Another group used mass-spring models, which represent the gray value range and the shape, for nodule matching. Still another method identified initial candidate nodules based on surface overlap. Convergence index filters have also been used to match round lesions, the authors wrote.
Machine-learning schemes
These methods show candidate nodules as a group of extracted features, using pretrained classifiers to discriminate between them. One study used a multithreshold method to classify nodules of different intensity levels. Another used shape and curvedness as nodule features, reducing false-positive detections with the aid of k-nearest-neighbor classifiers.
"Previous studies that [generated] candidate nodules did not differentiate between the nodules," Lu said.
Lung nodules can have very different morphologies in large or small sizes and different shapes, he said.
"The advantage of our algorithm is that we precategorize the nodules into different groups," added Zhao. "We group the nodules based on having similar appearances -- that's the trick of this hybrid."
An advantage of this approach is that the categorizations are "soft" rather than "hard" -- a feature designed to capture as many nodules as possible in an environment where categories are often blurred, the authors wrote.
High sensitivity, few false positives
The CAD scheme in the current study consists of three modules. The first generates candidate nodules, and the second classifies them by location as peripheral, chest wall, or mediastinal. The third module, responsible for detection, consists of detection nodes (each with a maximum of 10 features) organized in a tree structure. The candidates are thus separated by location, size, and shape, the authors wrote.
The investigators tested the method on 294 CT scans obtained from the public Lung Image Database Consortium (LIDC); these were divided into a training set (196 scans) and a testing set (98 scans). Each nodule was evaluated by expert readers as a requirement for inclusion in the database.
For the training set, the sensitivity was 87%, with a false-positive rate of 2.6% per scan.

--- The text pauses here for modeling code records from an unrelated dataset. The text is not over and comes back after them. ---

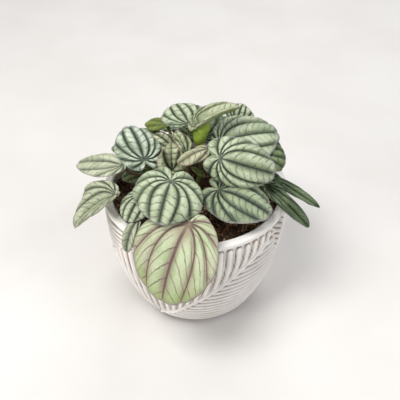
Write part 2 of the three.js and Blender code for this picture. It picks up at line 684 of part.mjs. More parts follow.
// A leaf in one piece: the blade's two faces and its edge, and the petiole out of its underside.
function leafBody(settings) {
  const leaf = { ...LEAF_DEFAULTS, ...settings };
  const frame = leafFrame(leaf);
  const spokes = spokesOf(leaf);
  const count = spokes.length;
  const quilt = QUILT * Math.min(1, leaf.width / 50);
  const face = (shares, lower) => shares.flatMap((share) => spokes.map((spoke) => {
    const angle = spoke.last + (spoke.first - spoke.last) * (1 - share) ** VEIN_BEND;
    const reach = share * margin(leaf, frame.length, Math.min(angle, 2 * Math.PI - angle));
    const dip = NAVEL * (1 - Math.exp(-((reach / 9) ** 2)));
    const lift = dip + quilt * spoke.bulge * across(SWELL, share) - lower;
    return bentPoint(leaf, frame, reach * Math.cos(angle), reach * Math.sin(angle), lift).toArray();
  }));
  const { rings, foot } = petioleRings(leaf, frame);
  const joint = bentPoint(leaf, frame, 0, 0, 0).toArray();
  const points = [joint, ...face(RINGS, 0), ...face(ringsUnder(leaf), BLADE), ...rings.flat()];
  const under = 1 + RINGS.length * count;
  const tube = under + RINGS.length * count;
  const edge = (RINGS.length - 1) * count;
  const nearest = (s) => Math.round(spokes[s].first / ((2 * Math.PI) / PETIOLE_SIDES)) % PETIOLE_SIDES;
  const triangles = [];
  for (let s = 0; s < count; s++) {
    const next = (s + 1) % count;
    triangles.push([0, 1 + s, 1 + next]);
    for (let ring = 0; ring < RINGS.length - 1; ring++) {
      const [a, b] = [ring * count + s, ring * count + next];
      const [c, d] = [b + count, a + count];
      triangles.push([1 + a, 1 + d, 1 + c], [1 + a, 1 + c, 1 + b]);
      triangles.push([under + a, under + c, under + d], [under + a, under + b, under + c]);
    }
    triangles.push([1 + edge + s, under + edge + s, under + edge + next]);
    triangles.push([1 + edge + s, under + edge + next, 1 + edge + next]);
    const [near, far] = [tube + nearest(s), tube + nearest(next)];
    triangles.push([under + s, near, under + next]);
    if (near !== far) triangles.push([under + next, near, far]);
  }
  const end = tube + (rings.length - 1) * PETIOLE_SIDES;
  for (let i = 0; i < PETIOLE_SIDES; i++) {
    const next = (i + 1) % PETIOLE_SIDES;
    for (let k = 0; k < rings.length - 1; k++) {
      const [a, b] = [tube + k * PETIOLE_SIDES + i, tube + k * PETIOLE_SIDES + next];
      triangles.push([a, a + PETIOLE_SIDES, b + PETIOLE_SIDES], [a, b + PETIOLE_SIDES, b]);
    }
    if (i > 0 && i < PETIOLE_SIDES - 1) triangles.push([end, end + i + 1, end + i]);
  }
  return { body: outward(points, triangles), foot };
}

const MATERIALS = {
  glaze: new THREE.MeshStandardMaterial({ color: 0xe9e4dd, roughness: 0.25, metalness: 0 }),
  soil: new THREE.MeshStandardMaterial({ color: 0x2a1a14, roughness: 0.95, metalness: 0 }),
  leaf: new THREE.MeshStandardMaterial({ color: 0x9db58f, roughness: 0.45, metalness: 0 }),
};

function node(name, manifold, material) {
  const mesh = new THREE.Mesh(geometryOf(manifold), material);
  mesh.name = name;
  return mesh;
}

const plant = new THREE.Group();
const leaves = Object.entries(LEAVES).map(([name, leaf]) => ({ name: `leaf_${name}`, ...leafBody(leaf) }));
plant.add(node("pot", pot(), MATERIALS.glaze));
plant.add(node("soil", soil(leaves.map(({ foot }) => foot)), MATERIALS.soil));
for (const { name, body } of leaves) plant.add(node(name, body, MATERIALS.leaf));

export default plant;
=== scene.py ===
# A potted peperomia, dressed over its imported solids: glazed bowl with relief leaves, peat soil
# with fibres and crumbs, and thirty fleshy leaves with sunken veins on smooth petioles.
import functools
import math
import random
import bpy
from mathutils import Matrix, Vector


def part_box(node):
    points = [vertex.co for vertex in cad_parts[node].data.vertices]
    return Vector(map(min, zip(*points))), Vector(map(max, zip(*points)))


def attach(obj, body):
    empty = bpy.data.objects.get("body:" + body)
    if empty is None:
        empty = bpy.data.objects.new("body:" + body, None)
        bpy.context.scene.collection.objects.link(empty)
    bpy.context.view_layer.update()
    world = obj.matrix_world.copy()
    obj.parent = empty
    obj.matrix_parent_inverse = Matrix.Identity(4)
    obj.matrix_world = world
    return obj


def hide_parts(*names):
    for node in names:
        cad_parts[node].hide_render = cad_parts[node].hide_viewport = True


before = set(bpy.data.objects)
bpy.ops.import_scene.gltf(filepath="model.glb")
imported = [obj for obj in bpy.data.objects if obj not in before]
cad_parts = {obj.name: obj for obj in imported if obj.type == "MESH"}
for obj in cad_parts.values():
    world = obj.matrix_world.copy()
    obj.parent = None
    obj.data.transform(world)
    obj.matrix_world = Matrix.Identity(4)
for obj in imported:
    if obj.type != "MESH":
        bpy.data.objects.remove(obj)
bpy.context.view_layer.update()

from types import SimpleNamespace
from typing import NamedTuple

import bpy
import numpy as np
from mathutils import Vector

MM = 0.001  # sizes below are in millimetres, and angles in degrees

# Camera: the photograph's view
CAMERA_ELEVATION = 39.6
CAMERA_DISTANCE = 600
CAMERA_TARGET = (3.6, 0, 94.9)
CAMERA_LENS = 65.5  # on a 36 mm sensor

# Pot. An azimuth is counted from the front, -Y, towards +X.
POT_HIGH = np.array(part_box("pot")[1]) / MM
POT_HEIGHT = POT_HIGH[2]
COLLAR = 4.5
COLLAR_OUT = 3
COLLAR_EDGE = 1.2  # radius of the collar's lower edge
LIP = 2.2  # and of the rim's two edges
RIM_RADIUS = POT_HIGH[1] - COLLAR_OUT
FOOT_RADIUS = 44
BOWL_POWER = 2.44
WALL = 4
FLOOR = 7
FOOT_RECESS = 2
FOOT_RING = 6
RELIEF_BASE = 3
RELIEF_TOP = 103.6
RELIEF_FADE = 2.5  # height over which the relief comes out of the wall
COLLAR_BLEND = 1.6  # and over which it runs into the collar
INNER_RINGS = (0.95, 0.88, 0.7, 0.5, 0.3, 0.16)  # as shares of the pot's height
POT_AROUND = 540
POT_UP = 150

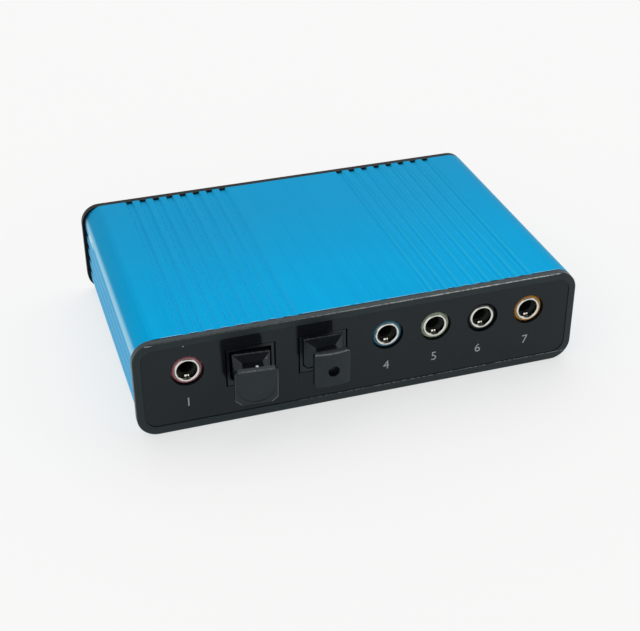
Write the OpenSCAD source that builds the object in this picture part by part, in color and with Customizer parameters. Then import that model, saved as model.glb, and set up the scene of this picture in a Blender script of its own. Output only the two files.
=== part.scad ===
// External USB sound card: an extruded aluminium sleeve closed by two moulded end caps.
// Front face towards -Y, +Z up. The origin is the middle of the case's underside.
// Lengths are in millimetres. "Depth" runs along Y and is counted from the front face.

/* [Case] */
// Width of the two end caps
case_w = 110; // [106:0.5:126]
// Depth of the closed case, front face to back face
case_d = 72.3; // [70:0.1:90]
// Height of the two end caps
case_h = 25; // [24.5:0.5:32]
// Corner radius of the end caps, seen from the front
cap_corner = 5; // [4:0.1:6]
// Thickness of an end cap where it shows round the case
cap_t = 1.85; // [1.7:0.05:2.4]
// Radius along the outer edge of the front cap
cap_edge = 0.35; // [0.15:0.05:0.5]
// Radius along the outer edge of the rear cap
rear_edge = 0.15; // [0.1:0.05:0.5]
// Width of the raised rim at the sides and the top of an end cap
rim_w = 1.8; // [1.4:0.1:2]
// Width of the raised rim along the bottom of an end cap
rim_bottom = 2.2; // [1.6:0.1:2.3]
// Drop from the rim to the face inside it
rim_step = 0.2; // [0.15:0.05:0.5]
// Corner radius inside the rim
rim_corner = 3.2; // [2.4:0.1:3.6]
// Length of the lips that locate an end cap in the sleeve
lip_len = 2.4; // [1.5:0.1:4]
// Thickness of those lips
lip_t = 1.1; // [0.8:0.1:1.3]

/* [Sleeve] */
// How far the sleeve's sides stay inside the end caps' sides
sleeve_inset = 0.4; // [0:0.05:0.8]
// How far the sleeve sits off the end caps' middle, towards +X
sleeve_offset = 0.4; // [0:0.05:0.5]
// How far the sleeve stands above and below the end caps
sleeve_proud = 0.1; // [0:0.05:0.3]
// Corner radius of the sleeve
sleeve_corner = 5; // [4:0.1:6]
// Wall thickness of the sleeve
wall_t = 1.5; // [1.2:0.1:1.8]
// Width of a groove in the sleeve's surface
groove_w = 1.95; // [1:0.05:2.5]
// Depth of a groove
groove_depth = 0.5; // [0.2:0.05:0.6]
// Distance from one groove to the next
groove_pitch = 3.66; // [3:0.02:4.2]
// Grooves in each band on the top and on the underside
band_grooves = 8; // [2:1:9]
// Distance from the sleeve's middle to the middle of a band
band_x = 29.6; // [22:0.1:31]
// Grooves on each side of the sleeve
side_grooves = 4; // [1:1:4]

/* [Connectors] */
// Height of the jacks' centre line above the middle of the case
jack_up = 3.6; // [3.2:0.05:4]
// Distance from the left side of the case to the microphone jack
mic_in = 12.5; // [12:0.05:13]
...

For the testing set, the sensitivity was 85.2%, with a false-positive rate of 3.1%.
As for limitations, the CAD scheme needs improvement with regard to small nodules, which are easily confused with pulmonary scars, as well as irregularly shaped nodules, the authors noted.
The hybrid method yielded high performance on the evaluation data and showed advantages over existing CAD schemes, they concluded. The method would be useful for a wide variety of CT imaging protocols, both in routine diagnosis and lung cancer screening studies.
"There is no data to compare our results with other methods, but the good thing is that we used the publicly available LIDC dataset -- a National Cancer Institute-sponsored project," Zhao said. "This dataset actually includes different levels of quality."
So the field is open for more research, because other groups can compare these results to their methods using the same data. The paper mentioned prior studies from several groups and "we outperformed the other algorithms," she said.